私は風呂場から飛び出して、
玄関のドアを開けました。
制服の女性警官が二人立っていました。
「A街警察です」
一人がそう言って、ドラマでよくあるように、
警察手帳のようなものを提示しました。
私は彼女らの用事も目的もすべてわかっていたので、
変な話ですが、それを見るフリをしただけで、
実際は何が書いてあるかなんて見もしませんでした。
「3男さんのことです。」
「はい、昨日捜索願いを出しました。」
「では中でお話していいですか。」
私が彼女らを居間に案内すると、
年配らしき方の女性が 私にとにかくソファーに座るようにと促しました。
意外に冷静だった私は、
- ああ、これは卒倒とかしないように気を使ってるんだな
と思いながら、1男と並んでソファーに腰をかけました。
そして、目の前に立っている警官を見上げて、私が居住まいを正すや否や、
その彼女が言いました。
「今日お知らせしに来た件ですが、
3男さんが D村橋から投身自殺されました。
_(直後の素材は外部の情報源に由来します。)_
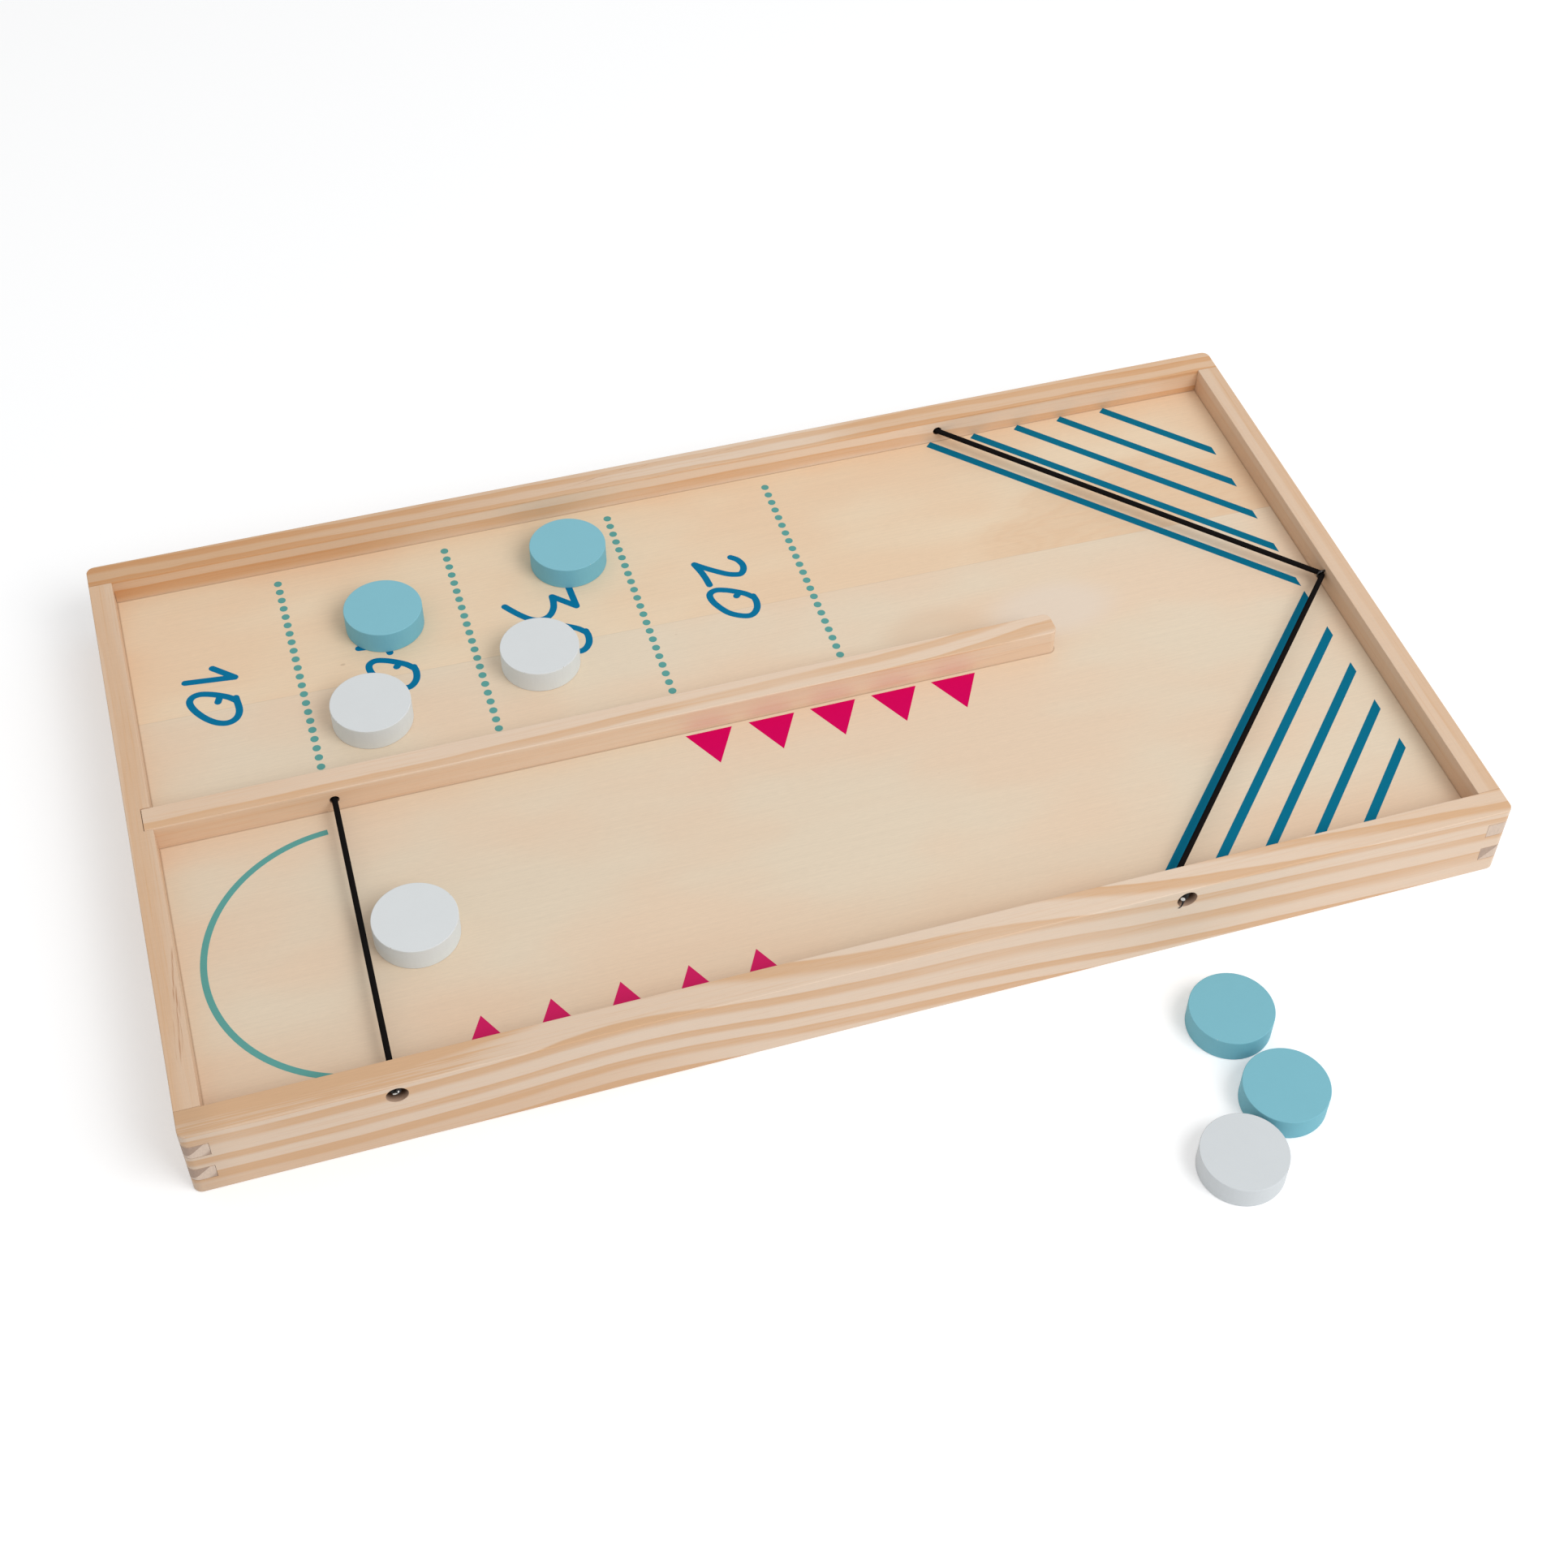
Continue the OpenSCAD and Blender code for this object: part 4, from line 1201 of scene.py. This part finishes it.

」
自殺されましたという彼女の『過去形』の言葉に、
私の脳は一瞬にして凍りつきました。
ウォーミングアップなしの、ストレート直球でした。
なぜなら私はこの期に及んでもなお、
もしかしたら、3男がケガしているけれど、
生きているから迎えに行く、
みたいな話でもあるんじゃないかと、
どこかで期待していたのでした。
けれど、
やっぱり、、、、やっぱりダメでした。
もはや万事休す。
「もしかしたら」などという無駄な足掻きは
重い重い刻印によって
無慈悲にも押しつぶされたのです。
ただ その宣告があまりにダイレクトだったので、
私は取り乱す時間さえありませんでした。
「いつのことですか?」
「昨日の午後1時15分ごろ、
散歩中の人が見つけました。」
昨日????
はっとしました。
前夜 ナタリが警察に同行してくれた時に、
言っていたのを思い出したのです。
「今日の午後 出先から帰るときに
D村橋を通ったら警官たちが立ってたのよ。
まさか そんなことないよね・・・」
時間的には ほぼ間違いなく
それは3男のための警官だったのでしょう。
ただその時点で、そんなことはもう
どうでもいいことでした。
「実はお昼に、そんな事実は知らなかったのですが、
D村警察に私から電話して
あとで行くことになっているんです。」
「わかりました。
誰か一緒に随行してくれる人はいますか?」
「ご家族やお知り合いで
知らせる方には連絡してください」
「お母様には 我々がいる間に
お知らせした方がいいと思います」
「お友達が到着するまで、
我々はここにいますから」
その女性警官は、てきぱきと、
必要な事柄を次々にアドバイスしてくれました。
後から考えると、彼女らは
こうした残酷な宣告をするのに選ばれた人たちだったのです。
一般的に 辛い状況の人に寄り添うのに、
女性の方が適しているというのもあるでしょう。
彼女らは ただ伝達事項を業務として伝えにきただけではなくて、
それから予想される事態に
できるだけ対応するというのも大事な任務として
送られてきたのです。
後から友人たちが到着するまでは時間もあり、
彼女たちとはいろんな話をしました。
言葉も適切で、節度を知っている人たちでした。
3男が亡くなったというのは
現実として認識するにはほど遠い状態ではありましたが、
彼女たちがいてくれたことで、
心理的に助けられたのは確かです。
私は思いました。
この人たちは、
これまで どれだけ不幸の宣告をしに行ったのだろうか。
そして、
これからも どれだけそれが続くのだろうか。。。